Cognetti’s hour-and-a-half drive from Syracuse to Cooperstown wasn’t the least bit of a deterrent to keep him from Sunday’s ceremony. Neither was the four-and-a-half hour drive Quang Bui faced coming from Kingston, Ontario, Canada, or the six-hour drive Stacy Shilling took to see a member of her beloved Orioles achieve baseball immortality.
Shilling makes the trek to Cooperstown every year for the induction ceremony with her family, but this year’s took on just a little more meaning because of Mussina’s enshrinement. Even from the very back of the grassy field where faces on the Hall of Fame stage weren’t discernible and voices over the PA system seemed to be on a delay, Shilling wanted to take the opportunity to say thank you to a former Oriole.
The blue tent her family sat under for shade had two pieces of pink posterboard taped to the front reading “Thanks for the Memories Moose #35”. She didn’t know if he’d ever see it, but it was her opportunity to express a heartfelt thank you to someone whose career she watched blossom in Oriole Park at Camden Yards.
“It’s super special,” Shilling said. “We’ve been here a lot of times, but it just means more when it’s someone getting inducted you watched growing up. It was a lot of fun and we want to share that experience with our kids.”
Graeme Ross was a kid growing up in Vancouver, Canada, when he first saw Mussina pitch. It was Game 3 of the 1997 American League Championship Series and Mussina was carving up a dangerous Cleveland Indians lineup which was bound for the World Series.
Ross, who now lives in Kingston, Ontario, Canada, saw Mussina strike out 15 Indians that day. He took a liking to how Mussina bent over at the waist in the stretch before he came set. And even though Mussina and the Orioles lost that day to Orel Hershiser and Cleveland, Ross was hooked as a fan.
He was never an Orioles fan, he was just a Mike Mussina fan and followed his career even when he went to the Yankees. Pitching in the American League East gave Ross a number of opportunities every year to watch Mussina pitch when he would play against the Blue Jays.

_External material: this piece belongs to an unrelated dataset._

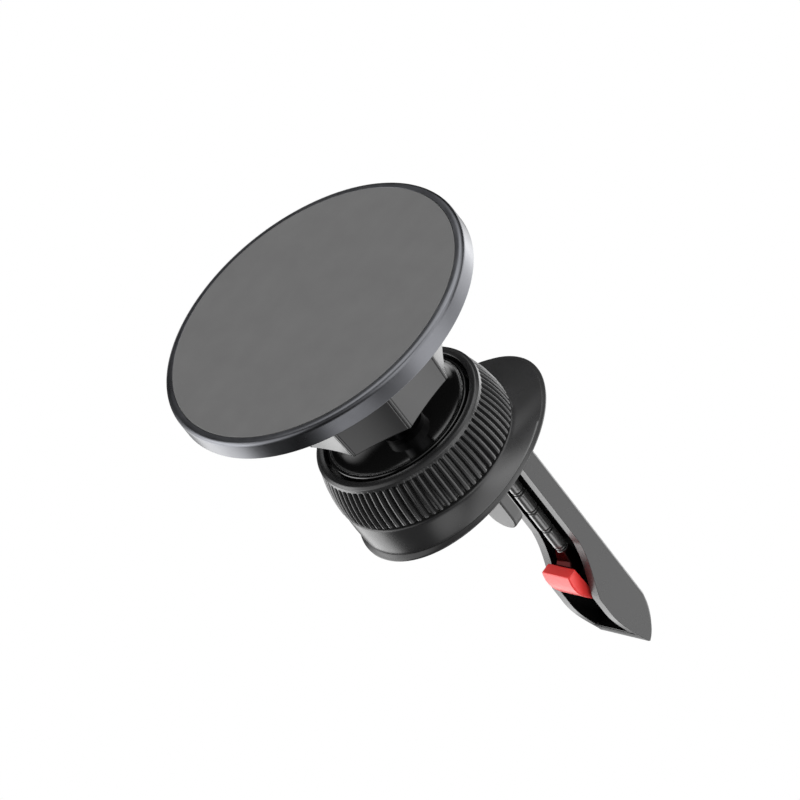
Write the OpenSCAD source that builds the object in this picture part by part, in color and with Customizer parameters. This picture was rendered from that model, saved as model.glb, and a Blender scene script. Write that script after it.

He sat stretched out on a small hill Sunday listening to the speeches of all the inductees with his friend, Scott, who had traveled in from Vancouver for the ceremony. Both of them had bought special Hall of Fame jerseys of their favorite players in the ceremony, Ross an Orioles jersey with Mussina’s name on the back, and Scott an Edgar Martinez Seattle Mariners jersey.
“It’s our first time here and it’ awesome to see my favorite player ever here. I’ll never have this chance again,” Ross said. “I’m in my 30s and I have a job and now Scott and I are out here acting like kids.”
Bui shares the same story with Ross of being a Mike Mussina fan more than an Orioles fan. He walked around the grounds Sunday also sporting a white Orioles jersey with Mussina’s name on the back. He’s been to the induction ceremony before, but he felt like he had to be in person for Mussina’s speech, which is why he made the 9-hour roundtrip with his girlfriend.
He was a baseball card collector as a kid and saw Mussina was having success early in his career despite being so young, it intrigued him. He liked how Mussina wasn’t the hardest thrower in the game. He liked how he didn’t always have the best stuff, but was able to find ways to win.
Bui was never one to gravitate toward bigger market teams like Boston and New York. He liked underdogs. Mussina seemed like one.
“He was flashy in his own right just with the way he could get people out,” Bui said. “So I wouldn’t say he’s not flashy, he’s just not in your face. He’s my favorite pitcher of all time. I felt like I had to be here.”